Explaining my love for writing is…almost impossible. It is something so deep and even spiritual, something that goes way beyond me. My love for the written word and for all forms of it; poetry, prose, songs, this blog, my diary – are the things that give me my strength. Whatever has come and gone in my life, wherever I’ve been, however I’ve felt, I have always had writing. I don’t have a great deal of hobbies. I’m inconsistent within social circles; I used to do martial arts on and off, I drank on and off, I smoke fags here and there, I did zumba briefly, I learned Swahili and Spanish here and there, I got into feminism then anti-feminism, I believed in God then didn’t.With nearly everything in my life that I have done I have been inconsistent. In an unpredictable and chaotic world I don’t have much to hold onto. I tried to hold onto alcohol; that didn’t work. Trying to hold onto people isn’t enough to me because people come and go; they die, they disappear, we break up, we lose friends, we lose contact with others; sometimes people are busy, or they’re in trouble themselves, or they don’t have the time. Another human cannot be my constant, no matter how much I love them.
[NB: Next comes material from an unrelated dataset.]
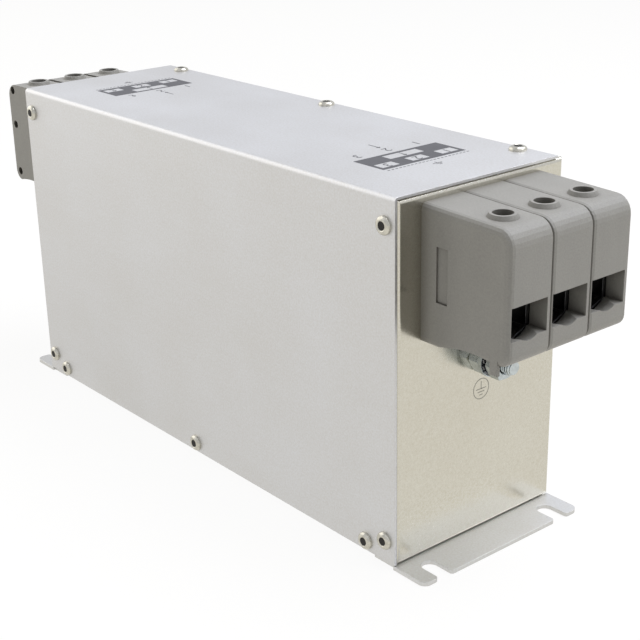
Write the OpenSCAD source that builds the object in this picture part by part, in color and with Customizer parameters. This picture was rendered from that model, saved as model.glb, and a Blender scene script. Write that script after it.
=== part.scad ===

Writing is never going to go anywhere. The passion I have for it won’t vanish. Writing is the one thing I was born ‘naturally’ good at. I speak of writing more than music because I would not be a musician if I were not a writer; my music is very lyric-driven and I began learning the guitar because I wanted to write songs. I love music unconditionally, but it is something I learned to do. I learned to play the guitar; I learned to sing, I learned to drum. I did not learn to write. I don’t believe in God; from a practical perspective I could say that writing is genetic because my father is also a writer, but I prefer not to think too much about it. I’ve never really analysed where my gift and love for the written word comes from, which is strange as I critically analyse almost everything else. But writing is beyond me; it’s intangible, this love that I have. It cannot be touched or taken away.
When I was old enough to make words, I made words. My mum bought me a diary at the age of six. In primary school when all the other kids made fun of me and teased me and made me feel unhappy I had books or Literacy or poems to turn to. In secondary school when I was miserable and looked lame and nerdy next to the other kids because I ‘wrote so much’ I still shone through my writing and my writing of songs. In sixth form when I was depressed and wanted to drop out of my A levels I had my stories to write. When I sat in my room drunk and fatigued at York Uni I was still hammering away at my laptop keys.
I can’t live without writing. I would be dead without it. If I didn’t have this great love and passion for it that has helped to carry me through life in times of desperation I would be dead. Life is hard. Life is heavy and intense and painful without something to hold onto to. Sheldon Cooper has Physics; Mozart had the piano, Nelson Mandela fought for peace, Malcolm X fought for African-American liberation. Have something you love and hold onto it.